Given this application, we may want to visualize the following metrics:

  • How many unprocessed messages are published to the topic
  • What is the average execution time of the tasks run by the IExecutorService
  • Number of pending and completed tasks
  • Latency of put operations on the “primeFactors” map (what is the overhead of storing the results in MapDB)

Let’s see how to monitor these metrics with Prometheus.

Configuring Prometheus

Download Prometheus from https://prometheus.io/download, and extract the package. Then let’s add the following few lines to the scrape_configs section of prometheus.yml (in the Prometheus installation root directory):

scrape_configs:
  # ...
  - job_name: 'HZ MC'
    static_configs:
    - targets: ['localhost:8080']

This config tells Prometheus to query metrics from the http://localhost:8080/metrics which is the default port number of Management Center.  Now you can start Prometheus with ./prometheus and access the Prometheus frontend from your browser at http://localhost:9090

Starting up Hazelcast Management Center

Let’s start up Hazelcast Management Center with the following command:

java -Dhazelcast.mc.prometheusExporter.enabled=true -jar hazelcast-management-center-{MC_VERSION}.jar

You can see that the Prometheus exporter feature of Management Center is disabled by default, and can be turned on using the hazelcast.mc.prometheusExporter.enabled system property on startup.

By default, Management Center exports all available metrics to Prometheus. This is fine for local testing and experimentation, but isn’t recommended for production installations since it can be quite overwhelming for Prometheus. Therefore it is strongly recommended to specify the metrics you are interested in using the hazelcast.mc.prometheusExporter.filter.metrics.included system property to filter the list of included metrics (which should be a comma-separated list of metric names):

java -Dhazelcast.mc.prometheusExporter.enabled=true \
-Dhazelcast.mc.prometheusExporter.filter.metrics.included=hz_topic_totalReceivedMessages,hz_topic_totalPublishes,hz_executor_totalExecutionTime,hz_executor_completed,hz_executor_pending,hz_map_totalPutLatency \
-jar hazelcast-management-center-{MC_VERSION}.jar

Building and starting the monitored application

Once you’ve cloned the demo application, you can build and run it with:

git clone https://github.com/erosb/hz-mc-prometheus-demo.git
cd hz-mc-prometheus-demo
mvn clean package
java  -jar target/prometheusdemo-1.0-SNAPSHOT.jar

(note: running the process will quickly saturate all your CPU cores)
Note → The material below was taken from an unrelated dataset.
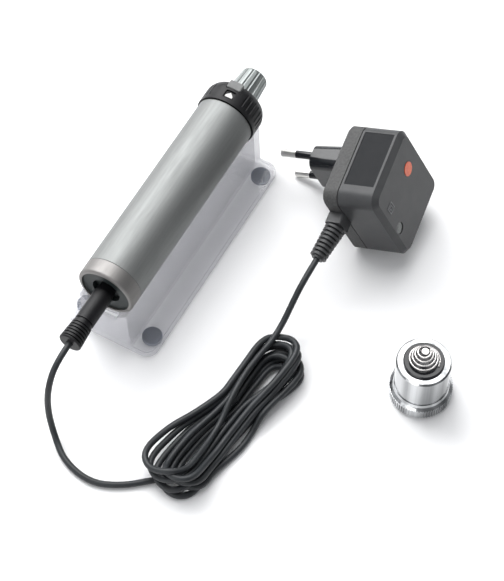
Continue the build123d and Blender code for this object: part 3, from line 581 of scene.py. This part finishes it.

Visualizing the metrics with Prometheus

Now, if you navigate to http://localhost:9090 in your browser then you can enter the following PromQL queries into the query field, which will return the metrics we are interested in:

Number of messages received in the topic

PromQL query:

hz_topic_totalReceivedMessages{mc_cluster=”dev”,name="messages"}

Takeaways from this query:

  • Hazelcast Management Center can be connected to multiple Hazelcast clusters. Since now we are interested in only one cluster, we filter the received metrics by the mc_cluster tag (“dev” is the default cluster name
  • Every data structure-specific metric can be filtered by the name of the distributed object with the “name” tag

Number of unprocessed messages on the topic

PromQL query:

hz_topic_totalPublishes{mc_cluster="dev",name="messages"} - hz_topic_totalReceivedMessages{mc_cluster="dev",name="messages"}

Takeaways from this query:

  • PromQL supports basic arithmetic operations, so here we can get the number of unprocessed messages by subtracting the received message count from the total number of published messages
  • Keep proper filtering by tags in mind, just like in the previous example

Average execution times of prime factorization tasks

PromQL query:

hz_executor_totalExecutionTime / ignoring(unit) hz_executor_completed

Takeaways from this query:

  • When performing arithmetic expressions on vectors (time series) the actual numeric values are paired from the two source vectors in a strict way: if any of the metric tags have different values, then it should be explicitly ignored. See one-to-one vector matching for details in the PromQL documentation.

Completed task count

PromQL query:

hz_executor_completed{mc_cluster="dev",name="executor-service"}

Pending task count

PromQL query:

hz_executor_pending{mc_cluster="dev",name="executor-service"}

Map put latency

PromQL query:

hz_map_totalPutLatency{mc_cluster="dev",name="primeFactors"}

Conclusion

In this post, we introduced the Prometheus exporter capabilities of Management Center 4.2020.8 with a couple of examples. For further documentation please refer to the Prometheus Exporter section of the Management Center documentation.